Since then, others have shared their story with me of being gay or lesbian, and this time I have listened more deeply. I have compassion now for those in this place, because I have learned of the inner trauma and the depths of pain they go through. I understand it is not something they choose, why would they? It is too hard. I have heard people say that they asked God to remove this from them, and it didn’t happen. I have heard the news stories about kids who commit suicide because there was no one to love and support them, or because they were bullied. I have also learned that most of the teens living in the street here have been kicked out of the house, because their parents found out they were gay. All of these things break my heart.
A friend of mine who is a lesbian told me that parents have their own coming out process. I guess this is part of mine. I am still reading and learning, and have much more to understand. I don’t pretend to have all the answers. There are those who are much farther down this path than I am.
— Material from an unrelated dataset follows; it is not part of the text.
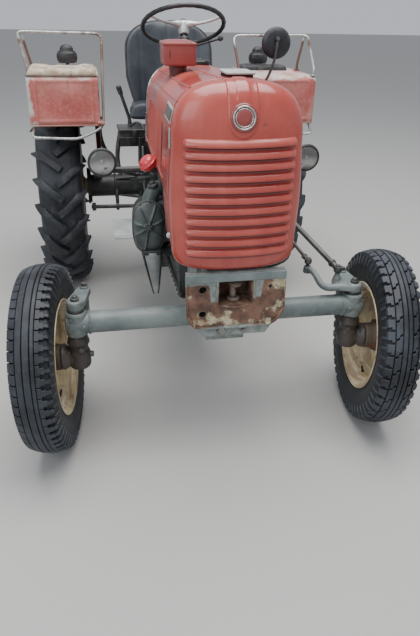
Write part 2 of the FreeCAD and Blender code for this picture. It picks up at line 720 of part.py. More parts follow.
# Lamps on short stalks on the fenders
fender_lamps = []
for side, word in SIDES:
    fender_lamps.append(fuse([
        rod("z", (side * 527, fender_front + 436, fender_top), 50, 9),
        rod("y", (side * 527, fender_front + 428, fender_top + 60), 60, 54),
    ]))
finish("fender_lamps", group(fender_lamps))

# Mirror on a bent stalk from the dash panel
stalk_radius = 7
stalk_y = S.bonnet_rear + 10 + stalk_radius + S.seat_gap
finish("mirror", fuse([
    tube([(130, stalk_y, 1150), (240, stalk_y, 1150), (345, 740, 1250), (371, 712, 1398)], stalk_radius, 40),
    rod("y", (371, 700, 1400), 20, 63),
]))

# Driver's seat with its high back, and the post that carries it
seat_side = [
    (1225, S.seat_height), (1225, S.seat_height + 70), (1440, S.seat_height + 80), (1470, S.seat_height + 240),
    (1500, S.seat_height + 455), (1545, S.seat_height + 455), (1545, S.seat_height + 60), (1500, S.seat_height),
]
finish("driver_seat", prism("YZ_Plane", seat_side, -225, 225))
finish("seat_bracket", fuse([
    box((-90, 90), (1260, 1450), (S.seat_height - 20, S.seat_height - S.seat_gap)),
    box((-40, 40), (1300, 1400), (S.gearbox_top, S.seat_height - 18)),
]))

# Battery box on its leg
battery_bottom = 935
battery_top = 1010
finish("battery_box", fuse([
    box((-300, -165), (930, 1070), (battery_bottom, battery_top)),
    box((-185, -100), (970, 1030), (S.gearbox_top, battery_bottom + 5)),
]))

# Hand levers: one on the battery box, two on the gearbox
lever_foot = battery_top + S.seat_gap
finish("hand_levers", group([
    tube([(-246, 1000, lever_foot), (-246, 1000, 1050), (-290, 1010, 1188)], 7, 20),
    tube([(20, 1060, S.gearbox_top), (20, 1060, 880), (60, 1040, 1080)], 8, 30),
    tube([(-40, 1160, S.gearbox_top), (-40, 1160, 860), (-80, 1130, 1000)], 8, 30),
]))

# Footboards on both sides of the gearbox
boards = [box(span(side, S.gearbox_half_width, 350), (850, 1150), (500, 508)) for side, word in SIDES]
finish("footboards", group(boards))

doc.recompute()
wrong = []
for item in doc.Objects:
    if "Invalid" in item.State or "Error" in item.State:
        wrong.append(item.Label)
for item in parts:
    if item.Shape.isNull() or not item.Shape.isValid() or not item.Shape.Solids:
        wrong.append(item.Label)
if wrong:
    raise RuntimeError("not built: " + ", ".join(wrong))
os.makedirs("parts", exist_ok=True)
for item in parts:
    item.Shape.exportStep("parts/%s.step" % item.Label)
    limits = item.Shape.BoundBox
    print("%-22s %d  x %7.1f %7.1f  y %7.1f %7.1f  z %7.1f %7.1f  v %.4f" % (
        item.Label, len(item.Shape.Solids), limits.XMin, limits.XMax, limits.YMin, limits.YMax,
        limits.ZMin, limits.ZMax, item.Shape.Volume / 1e9))
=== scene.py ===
import json
import math

import bmesh
import bpy
import numpy as np
from mathutils import Matrix, Vector


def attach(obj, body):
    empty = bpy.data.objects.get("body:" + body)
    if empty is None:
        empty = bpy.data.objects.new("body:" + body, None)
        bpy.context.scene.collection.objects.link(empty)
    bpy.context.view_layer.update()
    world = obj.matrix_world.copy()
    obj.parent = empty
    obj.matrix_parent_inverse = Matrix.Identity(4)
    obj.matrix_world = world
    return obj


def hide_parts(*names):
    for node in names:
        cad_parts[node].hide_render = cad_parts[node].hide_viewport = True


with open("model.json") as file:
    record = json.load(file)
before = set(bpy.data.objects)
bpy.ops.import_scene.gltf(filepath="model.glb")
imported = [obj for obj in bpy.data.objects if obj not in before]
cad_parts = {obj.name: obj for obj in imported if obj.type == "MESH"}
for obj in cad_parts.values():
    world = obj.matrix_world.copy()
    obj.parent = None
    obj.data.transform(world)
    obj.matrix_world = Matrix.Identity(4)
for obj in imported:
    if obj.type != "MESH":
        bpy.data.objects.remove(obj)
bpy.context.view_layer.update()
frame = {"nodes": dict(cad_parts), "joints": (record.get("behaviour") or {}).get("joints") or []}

# Looks of a light farm tractor. Shapes are given in millimetres, most of them in a place
# whose origin is on the ground under the middle of the front axle, with the front of the
# tractor towards -Y and its left towards +X. A Place turns them into metres of the frame.

MILLIMETRE = 0.001
SIDES = ((1, "left"), (-1, "right"))
JOINTS = {joint["name"]: joint for joint in frame["joints"]}


def unit(vector):
    vector = np.asarray(vector, float)
    return vector / np.linalg.norm(vector, axis=-1, keepdims=True)


class Place:
    """Where a piece's own millimetres lie in the frame: an origin in metres and three axes."""

    def __init__(self, origin, axes=np.eye(3)):
        self.origin = np.asarray(origin, float)
        self.axes = np.asarray(axes, float)

    def metres(self, points):
        return self.origin + (np.asarray(points, float) * MILLIMETRE) @ self.axes


def wheel_place(joint, side):
    """Wheel centre, with X out along the axle and Z as upright as the wheel's lean allows."""
    out = side * unit(joint["axis"])
    up = unit(np.array((0, 0, 1)) - out[2] * out)
    return Place(joint["pos_m"], [out, np.cross(up, out), up])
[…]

And I wonder, is it possible for those in the Covenant church to gather around the table together to study, to pray, and to listen deeply to each other and to God without reacting? Can we commit to approach scripture without bias or presumptions and truly study what it says together slowly?
The Marin Foundation is seeking to do that, to bring people together to listen and learn together. Maybe we can learn from what they are doing.
There is also a book by Jack Rogers worth reading, Jesus, the Bible, and Homosexuality. I like it because he is a Biblical scholar who comes from an evangelical background. In the Covenant we are evangelical, who care about where it is written. Maybe we can look at these things together.